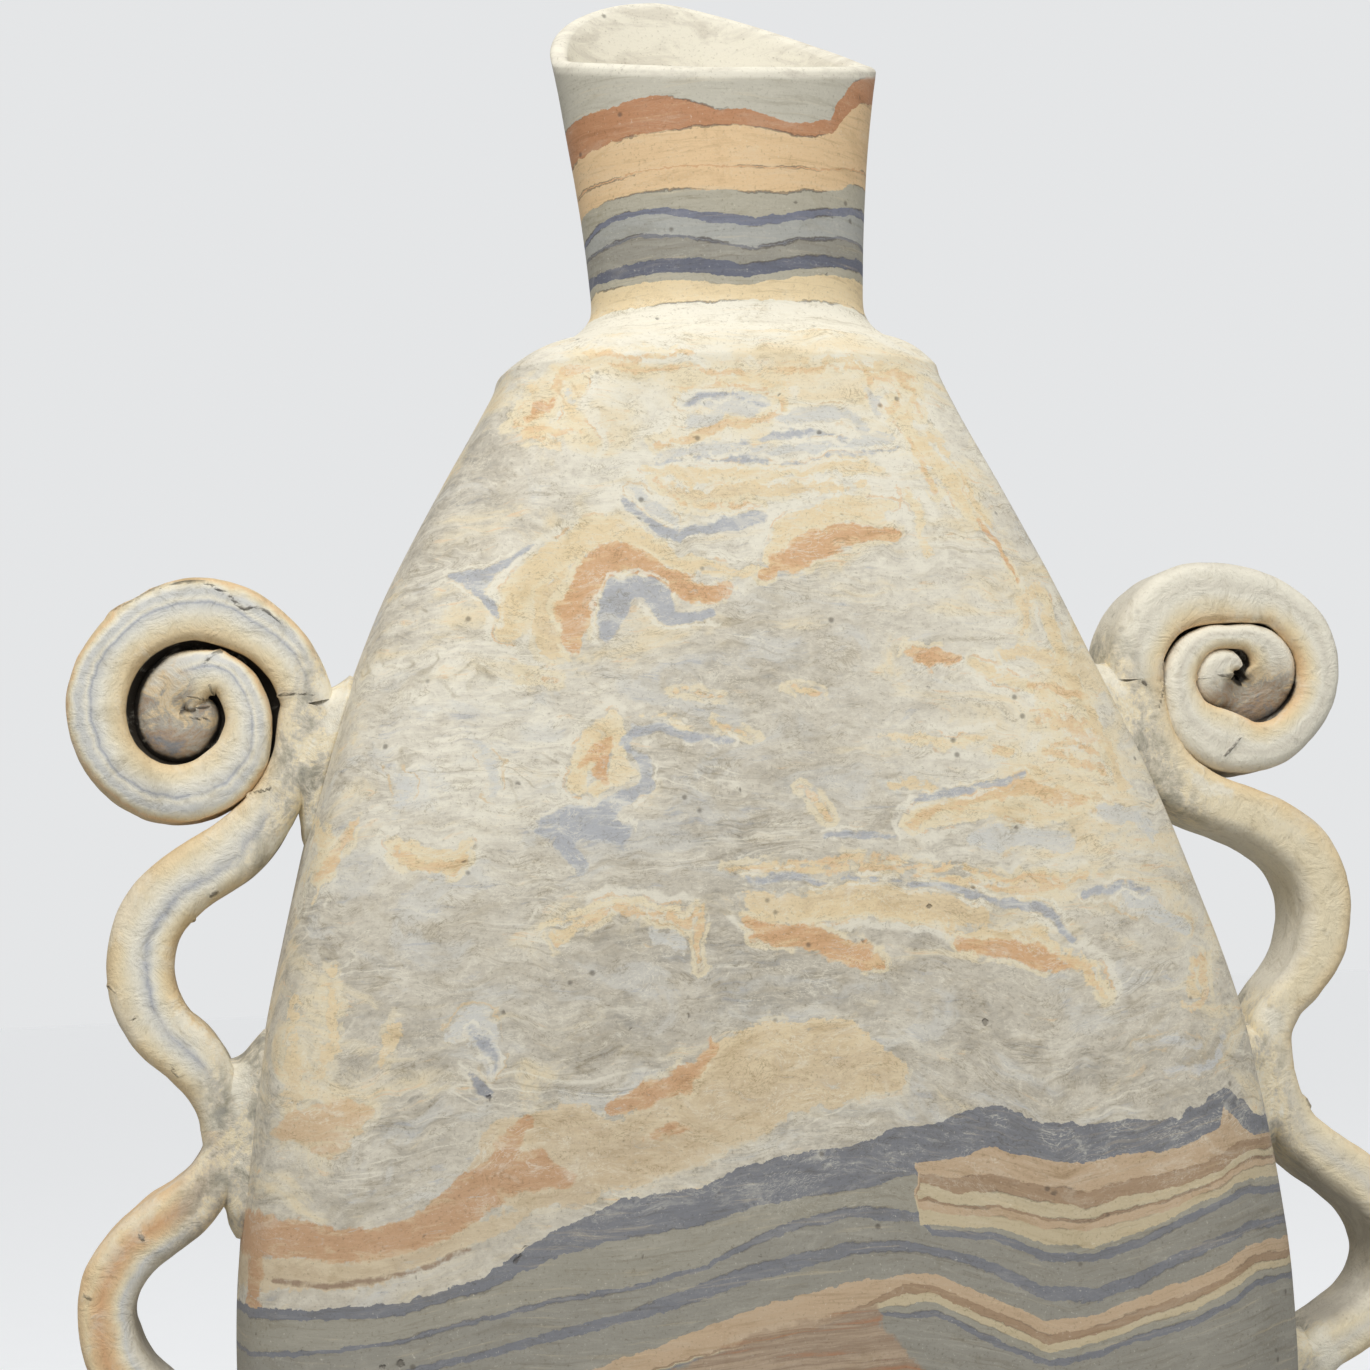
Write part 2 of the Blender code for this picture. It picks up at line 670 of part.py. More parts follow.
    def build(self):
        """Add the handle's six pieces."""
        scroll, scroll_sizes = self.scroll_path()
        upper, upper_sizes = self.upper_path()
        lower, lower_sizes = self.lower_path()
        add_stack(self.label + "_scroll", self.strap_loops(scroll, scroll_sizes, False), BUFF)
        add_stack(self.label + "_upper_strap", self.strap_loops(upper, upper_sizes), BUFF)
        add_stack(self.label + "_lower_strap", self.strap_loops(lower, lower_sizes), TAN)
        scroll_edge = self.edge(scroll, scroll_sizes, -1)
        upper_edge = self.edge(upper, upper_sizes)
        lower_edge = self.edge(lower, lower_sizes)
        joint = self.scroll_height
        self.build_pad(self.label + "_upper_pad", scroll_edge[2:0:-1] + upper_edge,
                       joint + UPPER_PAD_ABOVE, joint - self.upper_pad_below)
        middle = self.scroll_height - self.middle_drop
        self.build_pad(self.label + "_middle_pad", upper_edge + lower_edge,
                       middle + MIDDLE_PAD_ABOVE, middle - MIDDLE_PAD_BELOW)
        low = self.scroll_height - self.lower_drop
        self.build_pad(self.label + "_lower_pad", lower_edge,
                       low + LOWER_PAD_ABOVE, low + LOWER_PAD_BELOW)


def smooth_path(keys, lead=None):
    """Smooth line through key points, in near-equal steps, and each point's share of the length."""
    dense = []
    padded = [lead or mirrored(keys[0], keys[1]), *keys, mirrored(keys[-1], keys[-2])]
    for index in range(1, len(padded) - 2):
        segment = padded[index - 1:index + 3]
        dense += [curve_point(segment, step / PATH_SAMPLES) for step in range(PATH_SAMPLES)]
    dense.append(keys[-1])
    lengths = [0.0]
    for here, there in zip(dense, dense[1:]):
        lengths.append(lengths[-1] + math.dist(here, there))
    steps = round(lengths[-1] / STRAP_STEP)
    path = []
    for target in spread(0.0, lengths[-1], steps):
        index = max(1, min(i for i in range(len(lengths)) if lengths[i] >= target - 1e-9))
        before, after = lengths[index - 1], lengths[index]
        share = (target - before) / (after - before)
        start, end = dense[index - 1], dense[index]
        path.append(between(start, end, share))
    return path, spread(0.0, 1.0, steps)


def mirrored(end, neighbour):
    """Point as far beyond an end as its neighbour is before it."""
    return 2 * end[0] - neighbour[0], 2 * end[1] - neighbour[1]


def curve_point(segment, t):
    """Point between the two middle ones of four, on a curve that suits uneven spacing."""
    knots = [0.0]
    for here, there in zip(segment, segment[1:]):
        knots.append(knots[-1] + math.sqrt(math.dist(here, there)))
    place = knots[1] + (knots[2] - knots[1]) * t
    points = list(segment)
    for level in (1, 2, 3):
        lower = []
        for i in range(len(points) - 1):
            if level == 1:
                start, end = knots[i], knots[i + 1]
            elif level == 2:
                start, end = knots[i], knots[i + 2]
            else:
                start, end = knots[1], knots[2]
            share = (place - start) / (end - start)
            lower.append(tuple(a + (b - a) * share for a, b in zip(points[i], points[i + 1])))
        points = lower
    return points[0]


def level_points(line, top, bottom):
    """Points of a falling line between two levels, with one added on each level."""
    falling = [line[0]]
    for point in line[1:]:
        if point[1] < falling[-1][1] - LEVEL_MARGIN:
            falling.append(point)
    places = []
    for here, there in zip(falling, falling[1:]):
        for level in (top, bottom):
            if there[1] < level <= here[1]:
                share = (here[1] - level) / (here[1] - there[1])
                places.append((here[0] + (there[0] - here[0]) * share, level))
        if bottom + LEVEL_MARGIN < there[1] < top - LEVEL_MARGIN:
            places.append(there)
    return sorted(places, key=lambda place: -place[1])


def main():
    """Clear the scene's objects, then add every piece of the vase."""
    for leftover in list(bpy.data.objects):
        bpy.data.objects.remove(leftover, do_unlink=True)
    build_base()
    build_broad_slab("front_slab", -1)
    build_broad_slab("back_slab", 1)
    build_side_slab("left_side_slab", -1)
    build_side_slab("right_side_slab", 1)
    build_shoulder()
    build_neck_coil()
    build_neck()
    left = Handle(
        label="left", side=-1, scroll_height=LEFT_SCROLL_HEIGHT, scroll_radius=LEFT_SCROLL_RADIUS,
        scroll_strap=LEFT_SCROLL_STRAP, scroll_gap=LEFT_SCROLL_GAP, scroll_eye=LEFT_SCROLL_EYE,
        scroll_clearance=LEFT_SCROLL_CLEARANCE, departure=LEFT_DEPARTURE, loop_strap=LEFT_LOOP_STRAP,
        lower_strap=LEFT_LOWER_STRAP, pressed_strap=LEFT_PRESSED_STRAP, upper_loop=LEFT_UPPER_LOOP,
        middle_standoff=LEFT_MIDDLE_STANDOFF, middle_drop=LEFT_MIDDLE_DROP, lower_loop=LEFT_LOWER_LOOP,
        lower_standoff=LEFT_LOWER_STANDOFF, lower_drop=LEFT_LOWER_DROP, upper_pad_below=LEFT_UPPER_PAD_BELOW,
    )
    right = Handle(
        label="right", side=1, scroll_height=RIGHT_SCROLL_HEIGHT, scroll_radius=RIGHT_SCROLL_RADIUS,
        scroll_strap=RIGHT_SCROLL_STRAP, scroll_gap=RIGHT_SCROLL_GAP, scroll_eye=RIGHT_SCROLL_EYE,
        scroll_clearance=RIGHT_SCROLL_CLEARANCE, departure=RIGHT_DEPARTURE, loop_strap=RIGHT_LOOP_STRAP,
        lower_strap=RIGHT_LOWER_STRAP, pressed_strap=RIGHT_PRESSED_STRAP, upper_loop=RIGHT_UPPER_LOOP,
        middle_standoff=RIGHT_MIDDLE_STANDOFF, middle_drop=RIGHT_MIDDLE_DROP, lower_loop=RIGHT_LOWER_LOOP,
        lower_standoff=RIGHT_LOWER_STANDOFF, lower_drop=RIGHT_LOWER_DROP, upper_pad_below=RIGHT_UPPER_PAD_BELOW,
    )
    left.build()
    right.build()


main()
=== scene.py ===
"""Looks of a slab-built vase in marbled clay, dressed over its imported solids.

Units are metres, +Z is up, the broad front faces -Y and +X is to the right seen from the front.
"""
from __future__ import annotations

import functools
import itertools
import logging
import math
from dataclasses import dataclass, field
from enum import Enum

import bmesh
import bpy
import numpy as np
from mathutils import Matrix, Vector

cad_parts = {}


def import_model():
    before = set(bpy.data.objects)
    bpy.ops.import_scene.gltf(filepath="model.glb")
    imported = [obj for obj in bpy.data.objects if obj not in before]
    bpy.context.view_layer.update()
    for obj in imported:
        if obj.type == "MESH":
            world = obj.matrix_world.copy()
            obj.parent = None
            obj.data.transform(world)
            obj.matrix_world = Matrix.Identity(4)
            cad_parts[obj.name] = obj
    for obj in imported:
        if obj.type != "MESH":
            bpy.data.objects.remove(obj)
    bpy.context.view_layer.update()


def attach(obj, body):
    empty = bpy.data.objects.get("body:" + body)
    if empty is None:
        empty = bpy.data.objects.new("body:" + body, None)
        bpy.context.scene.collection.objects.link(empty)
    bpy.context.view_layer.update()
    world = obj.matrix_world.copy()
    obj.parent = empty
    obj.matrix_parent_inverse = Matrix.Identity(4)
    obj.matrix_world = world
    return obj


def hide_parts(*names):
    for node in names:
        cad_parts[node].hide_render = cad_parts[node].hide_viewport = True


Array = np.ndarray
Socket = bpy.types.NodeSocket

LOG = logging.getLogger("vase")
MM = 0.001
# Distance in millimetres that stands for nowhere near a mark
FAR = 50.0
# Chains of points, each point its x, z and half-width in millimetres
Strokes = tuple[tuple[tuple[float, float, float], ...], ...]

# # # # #

## Your task
Give every line of the material again, exactly as it reads.

## Solution
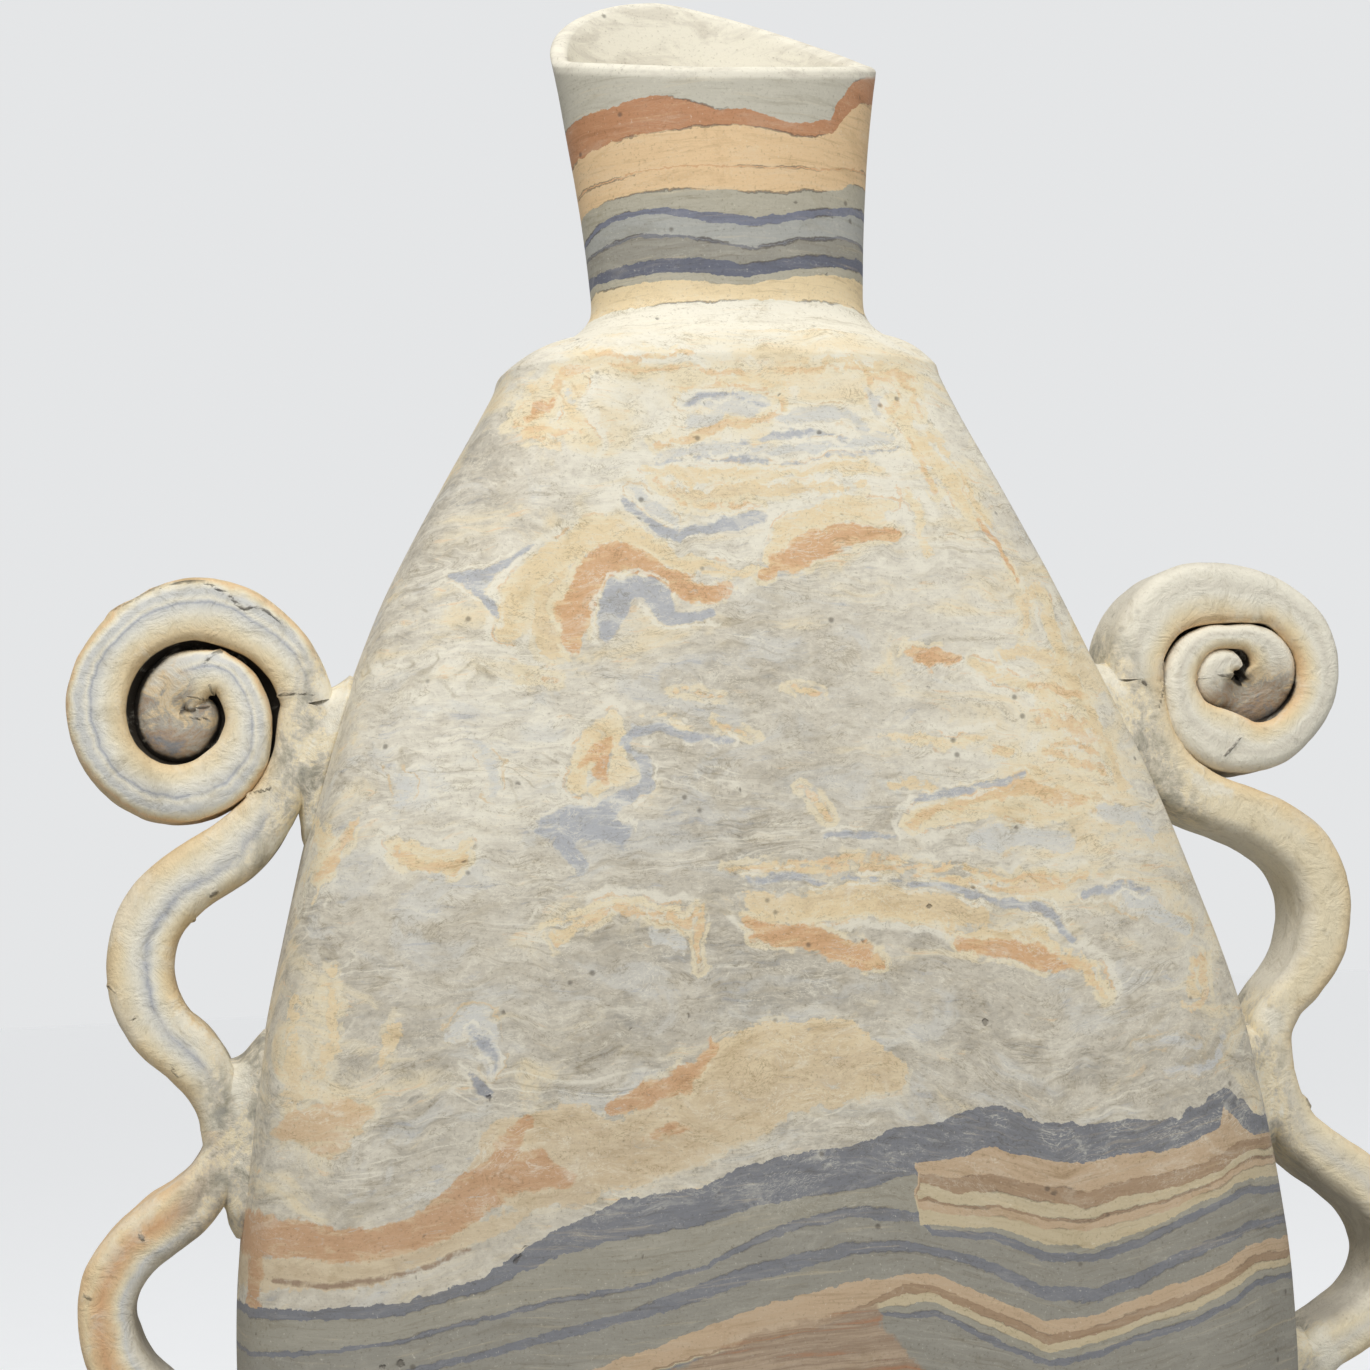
Write part 2 of the Blender code for this picture. It picks up at line 670 of part.py. More parts follow.
    def build(self):
        """Add the handle's six pieces."""
        scroll, scroll_sizes = self.scroll_path()
        upper, upper_sizes = self.upper_path()
        lower, lower_sizes = self.lower_path()
        add_stack(self.label + "_scroll", self.strap_loops(scroll, scroll_sizes, False), BUFF)
        add_stack(self.label + "_upper_strap", self.strap_loops(upper, upper_sizes), BUFF)
        add_stack(self.label + "_lower_strap", self.strap_loops(lower, lower_sizes), TAN)
        scroll_edge = self.edge(scroll, scroll_sizes, -1)
        upper_edge = self.edge(upper, upper_sizes)
        lower_edge = self.edge(lower, lower_sizes)
        joint = self.scroll_height
        self.build_pad(self.label + "_upper_pad", scroll_edge[2:0:-1] + upper_edge,
                       joint + UPPER_PAD_ABOVE, joint - self.upper_pad_below)
        middle = self.scroll_height - self.middle_drop
        self.build_pad(self.label + "_middle_pad", upper_edge + lower_edge,
                       middle + MIDDLE_PAD_ABOVE, middle - MIDDLE_PAD_BELOW)
        low = self.scroll_height - self.lower_drop
        self.build_pad(self.label + "_lower_pad", lower_edge,
                       low + LOWER_PAD_ABOVE, low + LOWER_PAD_BELOW)


def smooth_path(keys, lead=None):
    """Smooth line through key points, in near-equal steps, and each point's share of the length."""
    dense = []
    padded = [lead or mirrored(keys[0], keys[1]), *keys, mirrored(keys[-1], keys[-2])]
    for index in range(1, len(padded) - 2):
        segment = padded[index - 1:index + 3]
        dense += [curve_point(segment, step / PATH_SAMPLES) for step in range(PATH_SAMPLES)]
    dense.append(keys[-1])
    lengths = [0.0]
    for here, there in zip(dense, dense[1:]):
        lengths.append(lengths[-1] + math.dist(here, there))
    steps = round(lengths[-1] / STRAP_STEP)
    path = []
    for target in spread(0.0, lengths[-1], steps):
        index = max(1, min(i for i in range(len(lengths)) if lengths[i] >= target - 1e-9))
        before, after = lengths[index - 1], lengths[index]
        share = (target - before) / (after - before)
        start, end = dense[index - 1], dense[index]
        path.append(between(start, end, share))
    return path, spread(0.0, 1.0, steps)


def mirrored(end, neighbour):
    """Point as far beyond an end as its neighbour is before it."""
    return 2 * end[0] - neighbour[0], 2 * end[1] - neighbour[1]


def curve_point(segment, t):
    """Point between the two middle ones of four, on a curve that suits uneven spacing."""
    knots = [0.0]
    for here, there in zip(segment, segment[1:]):
        knots.append(knots[-1] + math.sqrt(math.dist(here, there)))
    place = knots[1] + (knots[2] - knots[1]) * t
    points = list(segment)
    for level in (1, 2, 3):
        lower = []
        for i in range(len(points) - 1):
            if level == 1:
                start, end = knots[i], knots[i + 1]
            elif level == 2:
                start, end = knots[i], knots[i + 2]
            else:
                start, end = knots[1], knots[2]
            share = (place - start) / (end - start)
            lower.append(tuple(a + (b - a) * share for a, b in zip(points[i], points[i + 1])))
        points = lower
    return points[0]


def level_points(line, top, bottom):
    """Points of a falling line between two levels, with one added on each level."""
    falling = [line[0]]
    for point in line[1:]:
        if point[1] < falling[-1][1] - LEVEL_MARGIN:
            falling.append(point)
    places = []
    for here, there in zip(falling, falling[1:]):
        for level in (top, bottom):
            if there[1] < level <= here[1]:
                share = (here[1] - level) / (here[1] - there[1])
                places.append((here[0] + (there[0] - here[0]) * share, level))
        if bottom + LEVEL_MARGIN < there[1] < top - LEVEL_MARGIN:
            places.append(there)
    return sorted(places, key=lambda place: -place[1])


def main():
    """Clear the scene's objects, then add every piece of the vase."""
    for leftover in list(bpy.data.objects):
        bpy.data.objects.remove(leftover, do_unlink=True)
    build_base()
    build_broad_slab("front_slab", -1)
    build_broad_slab("back_slab", 1)
    build_side_slab("left_side_slab", -1)
    build_side_slab("right_side_slab", 1)
    build_shoulder()
    build_neck_coil()
    build_neck()
    left = Handle(
        label="left", side=-1, scroll_height=LEFT_SCROLL_HEIGHT, scroll_radius=LEFT_SCROLL_RADIUS,
        scroll_strap=LEFT_SCROLL_STRAP, scroll_gap=LEFT_SCROLL_GAP, scroll_eye=LEFT_SCROLL_EYE,
        scroll_clearance=LEFT_SCROLL_CLEARANCE, departure=LEFT_DEPARTURE, loop_strap=LEFT_LOOP_STRAP,
        lower_strap=LEFT_LOWER_STRAP, pressed_strap=LEFT_PRESSED_STRAP, upper_loop=LEFT_UPPER_LOOP,
        middle_standoff=LEFT_MIDDLE_STANDOFF, middle_drop=LEFT_MIDDLE_DROP, lower_loop=LEFT_LOWER_LOOP,
        lower_standoff=LEFT_LOWER_STANDOFF, lower_drop=LEFT_LOWER_DROP, upper_pad_below=LEFT_UPPER_PAD_BELOW,
    )
    right = Handle(
        label="right", side=1, scroll_height=RIGHT_SCROLL_HEIGHT, scroll_radius=RIGHT_SCROLL_RADIUS,
        scroll_strap=RIGHT_SCROLL_STRAP, scroll_gap=RIGHT_SCROLL_GAP, scroll_eye=RIGHT_SCROLL_EYE,
        scroll_clearance=RIGHT_SCROLL_CLEARANCE, departure=RIGHT_DEPARTURE, loop_strap=RIGHT_LOOP_STRAP,
        lower_strap=RIGHT_LOWER_STRAP, pressed_strap=RIGHT_PRESSED_STRAP, upper_loop=RIGHT_UPPER_LOOP,
        middle_standoff=RIGHT_MIDDLE_STANDOFF, middle_drop=RIGHT_MIDDLE_DROP, lower_loop=RIGHT_LOWER_LOOP,
        lower_standoff=RIGHT_LOWER_STANDOFF, lower_drop=RIGHT_LOWER_DROP, upper_pad_below=RIGHT_UPPER_PAD_BELOW,
    )
    left.build()
    right.build()


main()
=== scene.py ===
"""Looks of a slab-built vase in marbled clay, dressed over its imported solids.

Units are metres, +Z is up, the broad front faces -Y and +X is to the right seen from the front.
"""
from __future__ import annotations

import functools
import itertools
import logging
import math
from dataclasses import dataclass, field
from enum import Enum

import bmesh
import bpy
import numpy as np
from mathutils import Matrix, Vector

cad_parts = {}


def import_model():
    before = set(bpy.data.objects)
    bpy.ops.import_scene.gltf(filepath="model.glb")
    imported = [obj for obj in bpy.data.objects if obj not in before]
    bpy.context.view_layer.update()
    for obj in imported:
        if obj.type == "MESH":
            world = obj.matrix_world.copy()
            obj.parent = None
            obj.data.transform(world)
            obj.matrix_world = Matrix.Identity(4)
            cad_parts[obj.name] = obj
    for obj in imported:
        if obj.type != "MESH":
            bpy.data.objects.remove(obj)
    bpy.context.view_layer.update()


def attach(obj, body):
    empty = bpy.data.objects.get("body:" + body)
    if empty is None:
        empty = bpy.data.objects.new("body:" + body, None)
        bpy.context.scene.collection.objects.link(empty)
    bpy.context.view_layer.update()
    world = obj.matrix_world.copy()
    obj.parent = empty
    obj.matrix_parent_inverse = Matrix.Identity(4)
    obj.matrix_world = world
    return obj


def hide_parts(*names):
    for node in names:
        cad_parts[node].hide_render = cad_parts[node].hide_viewport = True


Array = np.ndarray
Socket = bpy.types.NodeSocket

LOG = logging.getLogger("vase")
MM = 0.001
# Distance in millimetres that stands for nowhere near a mark
FAR = 50.0
# Chains of points, each point its x, z and half-width in millimetres
Strokes = tuple[tuple[tuple[float, float, float], ...], ...]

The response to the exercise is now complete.